Dave Siwek, 47, teaches a confirmation class, and he’s glad to see
students from different parishes in the same classroom, he said. He
likens it to the 1985 movie “The Breakfast Club,” in which students who
otherwise wouldn’t socialize with one another form new relationships.
Forming community
The tri-parishes’ confirmation students engage in conversation and work
on projects together that they likely would not otherwise, said Siwek,
who attends St. Mark.
“The idea of what Shakopee is, and [what] the faith formation program
and the confirmation program is, [is] to be part of the community,” he
said.
The shared program also eases scheduling and allows the parishes to
share staff, Siwek added. And with two priests in the three parishes,
one is usually available to attend an event, which isn’t always the case
in a single parish with a single priest, he added.

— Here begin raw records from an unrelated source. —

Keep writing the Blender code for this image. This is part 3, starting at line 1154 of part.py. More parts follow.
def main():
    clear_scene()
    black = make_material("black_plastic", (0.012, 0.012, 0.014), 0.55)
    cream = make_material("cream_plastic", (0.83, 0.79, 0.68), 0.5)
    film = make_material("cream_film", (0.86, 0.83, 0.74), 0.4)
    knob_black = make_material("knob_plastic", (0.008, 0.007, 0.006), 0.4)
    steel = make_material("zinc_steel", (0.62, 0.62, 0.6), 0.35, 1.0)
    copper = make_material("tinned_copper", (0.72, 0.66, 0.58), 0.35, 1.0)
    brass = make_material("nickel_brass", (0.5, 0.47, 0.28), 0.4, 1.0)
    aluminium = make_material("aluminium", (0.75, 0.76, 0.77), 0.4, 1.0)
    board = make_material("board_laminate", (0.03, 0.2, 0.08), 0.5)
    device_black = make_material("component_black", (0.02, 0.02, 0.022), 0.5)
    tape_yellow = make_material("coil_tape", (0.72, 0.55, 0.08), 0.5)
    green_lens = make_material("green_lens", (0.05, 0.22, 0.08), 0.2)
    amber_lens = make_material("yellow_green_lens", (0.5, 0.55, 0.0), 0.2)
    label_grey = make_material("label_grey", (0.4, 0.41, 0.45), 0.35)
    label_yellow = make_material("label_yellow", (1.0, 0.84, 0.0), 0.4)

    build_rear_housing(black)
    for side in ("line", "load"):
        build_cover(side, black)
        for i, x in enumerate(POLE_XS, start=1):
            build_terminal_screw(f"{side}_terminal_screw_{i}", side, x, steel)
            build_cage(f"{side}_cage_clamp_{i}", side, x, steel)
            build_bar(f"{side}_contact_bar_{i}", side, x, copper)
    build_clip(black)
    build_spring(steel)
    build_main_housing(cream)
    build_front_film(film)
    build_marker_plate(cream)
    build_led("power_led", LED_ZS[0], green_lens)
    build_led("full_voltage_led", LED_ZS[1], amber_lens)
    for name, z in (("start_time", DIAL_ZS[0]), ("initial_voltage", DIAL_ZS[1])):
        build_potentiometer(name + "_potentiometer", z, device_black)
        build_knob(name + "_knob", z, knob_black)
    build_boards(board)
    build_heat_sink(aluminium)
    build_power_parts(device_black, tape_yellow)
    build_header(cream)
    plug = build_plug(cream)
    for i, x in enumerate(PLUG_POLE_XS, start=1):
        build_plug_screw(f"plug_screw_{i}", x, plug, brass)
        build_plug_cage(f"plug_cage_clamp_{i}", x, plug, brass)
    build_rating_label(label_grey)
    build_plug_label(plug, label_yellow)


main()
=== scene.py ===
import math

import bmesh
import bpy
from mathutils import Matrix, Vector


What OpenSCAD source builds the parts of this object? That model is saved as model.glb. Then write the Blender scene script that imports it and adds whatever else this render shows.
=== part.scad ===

Still, communication and resistance to change continue to be challenges to the tri-parish faith formation program, Schleif said.
As a remedy, it helps to have the parishes’ pastors and leadership agree
on what faith formation is and should look like before a program gets
underway, Heikkila said. In this consolidation, Father Wittman oversees
the school, and Father Tim Norris, St. Mark’s pastor, oversees faith
formation.
It may be difficult for parishes facing a similar program consolidation
to let go of control, especially if one parish’s program is well run,
and people are wary of the unknown, Father Wittman said.

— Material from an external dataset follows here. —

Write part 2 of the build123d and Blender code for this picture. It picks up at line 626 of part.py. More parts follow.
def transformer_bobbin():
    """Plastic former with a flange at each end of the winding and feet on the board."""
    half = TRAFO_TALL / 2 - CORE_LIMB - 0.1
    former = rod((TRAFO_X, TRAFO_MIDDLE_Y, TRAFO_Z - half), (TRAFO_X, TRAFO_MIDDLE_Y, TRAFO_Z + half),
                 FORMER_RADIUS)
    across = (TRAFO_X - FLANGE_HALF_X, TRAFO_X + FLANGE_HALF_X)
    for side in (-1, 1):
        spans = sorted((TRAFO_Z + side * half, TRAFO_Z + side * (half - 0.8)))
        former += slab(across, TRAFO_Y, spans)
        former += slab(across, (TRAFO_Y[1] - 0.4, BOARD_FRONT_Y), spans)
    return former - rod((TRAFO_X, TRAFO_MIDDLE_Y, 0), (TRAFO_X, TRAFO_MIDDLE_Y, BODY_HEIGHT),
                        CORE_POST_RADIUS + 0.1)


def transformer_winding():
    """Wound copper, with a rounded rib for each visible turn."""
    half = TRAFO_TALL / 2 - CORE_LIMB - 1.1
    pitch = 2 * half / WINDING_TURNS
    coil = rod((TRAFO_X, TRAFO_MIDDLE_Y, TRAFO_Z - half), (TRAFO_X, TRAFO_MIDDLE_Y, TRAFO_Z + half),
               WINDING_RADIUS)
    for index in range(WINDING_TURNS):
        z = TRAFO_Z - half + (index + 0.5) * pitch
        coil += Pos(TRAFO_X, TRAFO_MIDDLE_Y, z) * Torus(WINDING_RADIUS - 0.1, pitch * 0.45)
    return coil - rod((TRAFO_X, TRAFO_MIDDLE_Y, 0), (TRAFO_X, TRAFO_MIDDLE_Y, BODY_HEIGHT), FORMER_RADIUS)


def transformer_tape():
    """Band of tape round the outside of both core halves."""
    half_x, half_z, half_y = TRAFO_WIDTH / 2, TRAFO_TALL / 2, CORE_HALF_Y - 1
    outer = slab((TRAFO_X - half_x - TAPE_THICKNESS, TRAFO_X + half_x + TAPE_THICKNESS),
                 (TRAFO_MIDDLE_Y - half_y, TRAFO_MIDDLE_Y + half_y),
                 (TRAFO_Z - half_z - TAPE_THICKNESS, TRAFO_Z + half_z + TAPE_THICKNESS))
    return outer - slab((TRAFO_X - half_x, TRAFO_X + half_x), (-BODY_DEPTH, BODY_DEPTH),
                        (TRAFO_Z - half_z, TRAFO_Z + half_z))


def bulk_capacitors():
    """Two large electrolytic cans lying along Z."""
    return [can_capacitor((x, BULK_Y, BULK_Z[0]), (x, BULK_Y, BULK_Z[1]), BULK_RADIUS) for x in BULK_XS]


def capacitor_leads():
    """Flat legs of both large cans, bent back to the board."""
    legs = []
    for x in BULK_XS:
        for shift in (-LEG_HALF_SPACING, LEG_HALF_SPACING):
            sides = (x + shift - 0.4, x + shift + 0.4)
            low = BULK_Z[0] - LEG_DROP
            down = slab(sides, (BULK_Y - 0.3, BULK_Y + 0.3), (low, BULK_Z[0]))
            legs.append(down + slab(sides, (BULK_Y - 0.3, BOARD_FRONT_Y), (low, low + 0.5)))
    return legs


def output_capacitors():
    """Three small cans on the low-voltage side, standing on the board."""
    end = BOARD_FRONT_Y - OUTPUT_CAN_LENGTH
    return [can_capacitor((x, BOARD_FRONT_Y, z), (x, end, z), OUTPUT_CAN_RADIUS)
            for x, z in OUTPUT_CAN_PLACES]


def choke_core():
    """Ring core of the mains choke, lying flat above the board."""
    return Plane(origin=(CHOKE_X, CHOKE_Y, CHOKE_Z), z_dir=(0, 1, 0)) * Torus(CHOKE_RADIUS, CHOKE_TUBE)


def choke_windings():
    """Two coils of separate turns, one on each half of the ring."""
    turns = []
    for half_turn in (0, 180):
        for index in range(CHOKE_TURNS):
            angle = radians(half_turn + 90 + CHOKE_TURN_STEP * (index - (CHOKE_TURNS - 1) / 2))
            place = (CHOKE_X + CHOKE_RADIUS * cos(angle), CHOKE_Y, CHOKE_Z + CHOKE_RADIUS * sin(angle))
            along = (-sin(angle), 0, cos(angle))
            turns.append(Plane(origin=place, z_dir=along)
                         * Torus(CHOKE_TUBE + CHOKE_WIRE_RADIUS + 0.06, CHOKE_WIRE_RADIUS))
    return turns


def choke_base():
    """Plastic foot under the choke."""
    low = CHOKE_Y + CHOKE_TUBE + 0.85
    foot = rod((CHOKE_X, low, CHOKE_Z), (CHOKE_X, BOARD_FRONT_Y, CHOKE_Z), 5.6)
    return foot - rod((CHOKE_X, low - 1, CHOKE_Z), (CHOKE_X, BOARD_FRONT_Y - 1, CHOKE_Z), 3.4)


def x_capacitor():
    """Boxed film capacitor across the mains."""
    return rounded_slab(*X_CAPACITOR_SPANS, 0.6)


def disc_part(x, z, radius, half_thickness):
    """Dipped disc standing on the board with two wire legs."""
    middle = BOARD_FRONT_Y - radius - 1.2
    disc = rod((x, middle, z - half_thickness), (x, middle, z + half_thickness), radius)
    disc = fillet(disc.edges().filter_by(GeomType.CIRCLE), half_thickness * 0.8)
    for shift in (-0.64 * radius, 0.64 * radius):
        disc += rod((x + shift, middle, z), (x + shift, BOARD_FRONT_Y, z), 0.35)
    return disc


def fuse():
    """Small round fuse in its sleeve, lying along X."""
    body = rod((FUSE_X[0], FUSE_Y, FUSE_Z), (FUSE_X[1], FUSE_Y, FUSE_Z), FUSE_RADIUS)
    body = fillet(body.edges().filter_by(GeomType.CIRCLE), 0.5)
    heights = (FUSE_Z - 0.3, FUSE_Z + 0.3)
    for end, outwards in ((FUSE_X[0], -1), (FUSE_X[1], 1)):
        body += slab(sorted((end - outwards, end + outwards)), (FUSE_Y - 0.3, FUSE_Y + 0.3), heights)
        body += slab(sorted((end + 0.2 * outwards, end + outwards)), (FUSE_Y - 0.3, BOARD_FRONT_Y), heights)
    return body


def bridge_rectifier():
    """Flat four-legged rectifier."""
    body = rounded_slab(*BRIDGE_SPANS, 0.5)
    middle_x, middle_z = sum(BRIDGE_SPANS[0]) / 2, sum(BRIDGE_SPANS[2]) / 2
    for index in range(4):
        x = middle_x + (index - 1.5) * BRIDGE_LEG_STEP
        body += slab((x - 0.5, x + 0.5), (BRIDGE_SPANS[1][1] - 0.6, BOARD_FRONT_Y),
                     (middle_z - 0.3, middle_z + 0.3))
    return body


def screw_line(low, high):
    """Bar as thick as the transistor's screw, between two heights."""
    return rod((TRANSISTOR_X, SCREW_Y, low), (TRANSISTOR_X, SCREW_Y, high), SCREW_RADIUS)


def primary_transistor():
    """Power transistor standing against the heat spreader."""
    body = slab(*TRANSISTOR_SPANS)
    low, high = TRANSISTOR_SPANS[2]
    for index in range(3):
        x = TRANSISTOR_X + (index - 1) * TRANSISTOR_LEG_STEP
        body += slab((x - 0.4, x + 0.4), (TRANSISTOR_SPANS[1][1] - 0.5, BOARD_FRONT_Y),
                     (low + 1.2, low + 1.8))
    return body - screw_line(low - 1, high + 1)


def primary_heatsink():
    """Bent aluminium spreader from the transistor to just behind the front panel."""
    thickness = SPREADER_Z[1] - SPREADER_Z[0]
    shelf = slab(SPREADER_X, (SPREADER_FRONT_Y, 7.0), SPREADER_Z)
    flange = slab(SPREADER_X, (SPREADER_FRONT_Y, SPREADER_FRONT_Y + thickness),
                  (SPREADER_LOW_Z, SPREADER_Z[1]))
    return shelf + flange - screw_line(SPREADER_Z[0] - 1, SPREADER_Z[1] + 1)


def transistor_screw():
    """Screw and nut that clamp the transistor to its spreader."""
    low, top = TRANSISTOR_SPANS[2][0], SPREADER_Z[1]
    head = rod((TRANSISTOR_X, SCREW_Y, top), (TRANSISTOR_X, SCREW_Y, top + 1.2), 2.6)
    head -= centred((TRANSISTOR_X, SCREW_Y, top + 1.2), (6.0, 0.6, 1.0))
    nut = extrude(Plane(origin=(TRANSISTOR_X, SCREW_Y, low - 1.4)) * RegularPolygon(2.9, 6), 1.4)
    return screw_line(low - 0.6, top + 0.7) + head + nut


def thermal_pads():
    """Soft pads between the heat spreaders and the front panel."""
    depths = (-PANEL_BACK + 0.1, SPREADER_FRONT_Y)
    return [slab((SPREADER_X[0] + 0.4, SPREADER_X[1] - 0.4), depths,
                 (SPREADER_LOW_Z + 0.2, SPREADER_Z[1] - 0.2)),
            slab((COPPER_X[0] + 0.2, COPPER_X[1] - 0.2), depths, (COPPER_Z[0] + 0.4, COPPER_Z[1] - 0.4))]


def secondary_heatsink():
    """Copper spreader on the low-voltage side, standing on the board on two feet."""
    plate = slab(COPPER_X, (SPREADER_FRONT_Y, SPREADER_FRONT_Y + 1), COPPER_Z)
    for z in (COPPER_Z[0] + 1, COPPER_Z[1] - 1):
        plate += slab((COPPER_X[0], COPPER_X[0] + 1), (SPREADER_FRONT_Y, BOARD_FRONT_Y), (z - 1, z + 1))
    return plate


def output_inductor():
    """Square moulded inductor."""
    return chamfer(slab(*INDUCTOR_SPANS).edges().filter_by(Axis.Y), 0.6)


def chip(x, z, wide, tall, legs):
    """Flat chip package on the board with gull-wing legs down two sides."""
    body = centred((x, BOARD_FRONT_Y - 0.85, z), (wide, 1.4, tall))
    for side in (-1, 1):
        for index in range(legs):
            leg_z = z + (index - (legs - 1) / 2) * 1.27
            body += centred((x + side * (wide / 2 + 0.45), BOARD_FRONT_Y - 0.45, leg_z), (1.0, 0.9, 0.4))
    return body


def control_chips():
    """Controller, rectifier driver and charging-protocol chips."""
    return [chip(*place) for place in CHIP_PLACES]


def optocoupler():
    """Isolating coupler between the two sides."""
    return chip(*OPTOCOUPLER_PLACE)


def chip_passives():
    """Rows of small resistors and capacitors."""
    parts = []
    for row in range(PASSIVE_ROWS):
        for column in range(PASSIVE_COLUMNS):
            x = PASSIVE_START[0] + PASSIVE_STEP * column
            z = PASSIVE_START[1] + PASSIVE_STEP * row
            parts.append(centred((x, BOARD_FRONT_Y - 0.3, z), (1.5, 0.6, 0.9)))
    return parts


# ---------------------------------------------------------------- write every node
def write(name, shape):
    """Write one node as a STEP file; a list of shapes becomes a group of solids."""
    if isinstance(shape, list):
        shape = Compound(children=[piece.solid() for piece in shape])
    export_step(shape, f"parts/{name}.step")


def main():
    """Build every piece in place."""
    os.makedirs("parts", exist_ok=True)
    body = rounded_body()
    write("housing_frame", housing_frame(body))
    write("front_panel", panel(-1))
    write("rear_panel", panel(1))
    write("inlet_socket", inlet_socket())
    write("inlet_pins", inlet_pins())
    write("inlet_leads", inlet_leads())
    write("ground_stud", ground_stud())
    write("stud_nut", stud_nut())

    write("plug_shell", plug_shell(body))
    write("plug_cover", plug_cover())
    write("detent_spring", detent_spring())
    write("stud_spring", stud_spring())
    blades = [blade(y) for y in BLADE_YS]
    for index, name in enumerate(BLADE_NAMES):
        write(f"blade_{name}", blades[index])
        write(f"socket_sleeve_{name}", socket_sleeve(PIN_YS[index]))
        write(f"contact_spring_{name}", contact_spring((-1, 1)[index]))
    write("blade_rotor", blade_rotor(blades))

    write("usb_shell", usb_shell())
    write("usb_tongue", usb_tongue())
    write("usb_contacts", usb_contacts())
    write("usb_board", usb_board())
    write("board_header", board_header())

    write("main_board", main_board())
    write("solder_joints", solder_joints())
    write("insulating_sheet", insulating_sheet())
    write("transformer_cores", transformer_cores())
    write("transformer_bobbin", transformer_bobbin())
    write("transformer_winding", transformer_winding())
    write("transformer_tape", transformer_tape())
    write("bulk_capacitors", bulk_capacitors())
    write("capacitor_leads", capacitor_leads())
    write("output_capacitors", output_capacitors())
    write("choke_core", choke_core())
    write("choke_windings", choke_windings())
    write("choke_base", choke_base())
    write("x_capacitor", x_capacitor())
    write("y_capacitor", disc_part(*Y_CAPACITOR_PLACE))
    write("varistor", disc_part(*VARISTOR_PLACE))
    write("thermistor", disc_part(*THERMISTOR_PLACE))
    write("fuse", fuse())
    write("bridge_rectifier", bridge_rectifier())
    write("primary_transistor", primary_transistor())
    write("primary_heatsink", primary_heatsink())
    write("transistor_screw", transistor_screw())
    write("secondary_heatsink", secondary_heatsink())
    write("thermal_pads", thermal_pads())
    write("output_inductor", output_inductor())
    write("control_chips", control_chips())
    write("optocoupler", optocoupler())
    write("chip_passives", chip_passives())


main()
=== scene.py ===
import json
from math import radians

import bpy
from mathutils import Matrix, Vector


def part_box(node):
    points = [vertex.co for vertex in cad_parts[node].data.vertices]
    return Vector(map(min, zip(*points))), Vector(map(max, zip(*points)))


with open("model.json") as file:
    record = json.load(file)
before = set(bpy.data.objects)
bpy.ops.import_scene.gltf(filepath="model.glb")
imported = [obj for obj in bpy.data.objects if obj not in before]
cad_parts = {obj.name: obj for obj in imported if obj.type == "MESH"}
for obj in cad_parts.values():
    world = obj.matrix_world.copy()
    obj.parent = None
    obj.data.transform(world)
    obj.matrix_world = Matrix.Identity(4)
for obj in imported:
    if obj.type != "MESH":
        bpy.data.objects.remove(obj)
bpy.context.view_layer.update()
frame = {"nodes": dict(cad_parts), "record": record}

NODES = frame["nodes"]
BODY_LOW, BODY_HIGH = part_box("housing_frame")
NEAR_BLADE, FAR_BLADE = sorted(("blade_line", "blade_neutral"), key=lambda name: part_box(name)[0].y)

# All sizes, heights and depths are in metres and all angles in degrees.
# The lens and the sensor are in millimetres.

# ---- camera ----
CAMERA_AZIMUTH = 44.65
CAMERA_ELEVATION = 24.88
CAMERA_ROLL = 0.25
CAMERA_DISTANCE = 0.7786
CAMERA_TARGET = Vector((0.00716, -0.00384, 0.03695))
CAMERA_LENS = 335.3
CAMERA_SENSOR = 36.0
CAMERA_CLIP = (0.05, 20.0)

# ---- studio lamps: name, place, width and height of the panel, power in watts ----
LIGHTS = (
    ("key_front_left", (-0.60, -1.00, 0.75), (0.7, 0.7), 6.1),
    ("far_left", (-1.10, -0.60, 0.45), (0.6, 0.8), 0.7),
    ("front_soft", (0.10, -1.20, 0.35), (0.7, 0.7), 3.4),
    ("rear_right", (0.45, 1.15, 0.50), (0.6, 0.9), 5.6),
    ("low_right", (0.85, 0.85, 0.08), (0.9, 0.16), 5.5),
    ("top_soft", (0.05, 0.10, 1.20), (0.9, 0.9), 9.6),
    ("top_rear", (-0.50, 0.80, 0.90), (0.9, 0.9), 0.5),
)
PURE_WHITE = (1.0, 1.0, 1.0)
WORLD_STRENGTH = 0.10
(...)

“I think you’ve got to keep an open mind,” Schleif said. “[Sharing a
program] can strengthen your faith because of the strong collaboration
that can take place during that time. It’s a nice way to reflect on your
own values, and what’s really important, and what you can give up.”
Transition is easier when everyone keeps in mind that faith formation
and other parish programs are about bringing people closer to Jesus,
Heikkila said.
“It’s not a territory, it’s a ministry,” she said.